Acheson v. Stevenson

146 Pa. 228 | Pennsylvania Court of Common Pleas, Washington County | 1892

no. 123.

Per Curiam:

Everything necessary to a full understanding of this contention is contained in the clear and concise report of the learned master, and in the opinion of the court below. In the latter, the learned president of the Common Pleas has very carefully considered and correctly disposed of all the questions presented. The decree complained of requires no further vindication, and it is accordingly affirmed on his opinion.

Decree affirmed and appeal dismissed, with costs to be paid by appellants.

no. 270.

Per Curiam :

The learned master came to the conclusion that, by reason of defendants’ violation of the restriction contained in the deed to Mrs. Schmitz, the plaintiff was damaged to the extent of seven hundred and thirty-two dollars; and, in the form of decree recommended by him, he accordingly inserted a clause requiring them to pay that sum to the plaintiff. The court, having reached a different conclusion, refused to decree the payment of any damages, and hence this appeal.

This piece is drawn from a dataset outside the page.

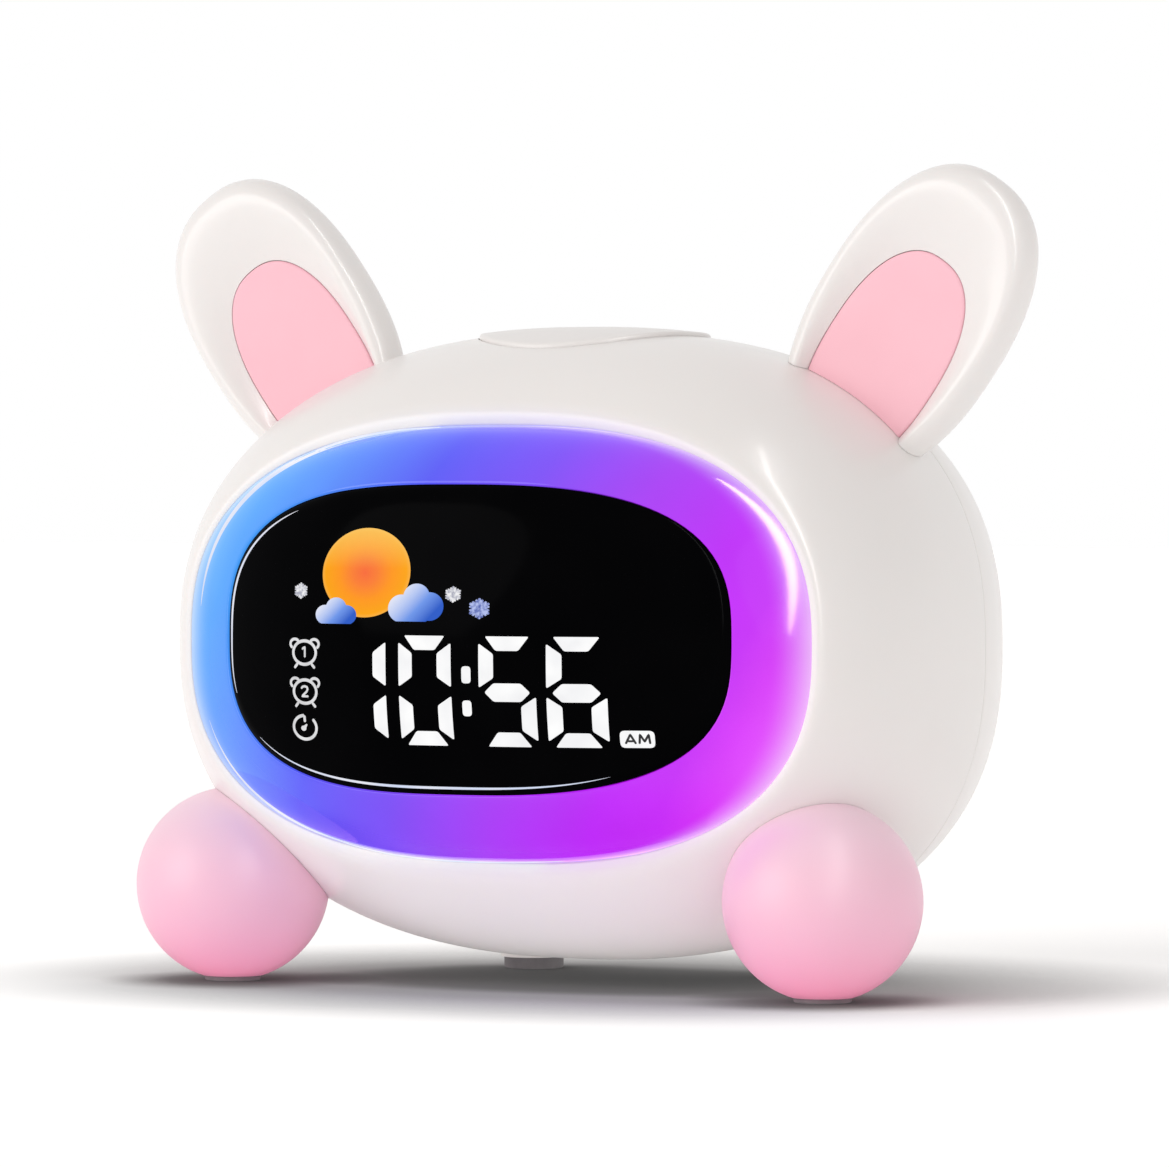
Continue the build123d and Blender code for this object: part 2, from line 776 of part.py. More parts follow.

After referring to the allegations of the bill, and reciting the master’s findings of fact, the learned judge says:

“ From these findings of fact, it appears that the plaintiff has *242failed to establish, two of the material allegations of his bill; (1) That the right and title to all the oil and gas found in the Schmitz lot was in him; and (2) that the purpose of the restriction in the Mrs. Schmitz deed was to protect his remaining lands from being drained by operations on small lots of ground sold by him, in case oil or gas should be found upon the said land.”

In view of plaintiff’s failure to establish these allegations, the court held that he was not entitled to an account for the oil taken out of the Schmitz lot, because, under his deed to Mrs. Schmitz, it belonged to defendants, and not to him. Nor was he entitled to an account for the oil drained from his other lands, because, as the. master found, the restriction in the Schmitz deed was not for the purpose of protecting those lands from drainage by a well on the Schmitz lot. For these and other-reasons, which fully appear in the opinion of the court, we think there was no error in holding that appellants were not entitled to a decree for the damages claimed.

Decree affirmed, and appeal dismissed; the costs of this appeal to be paid by appellants.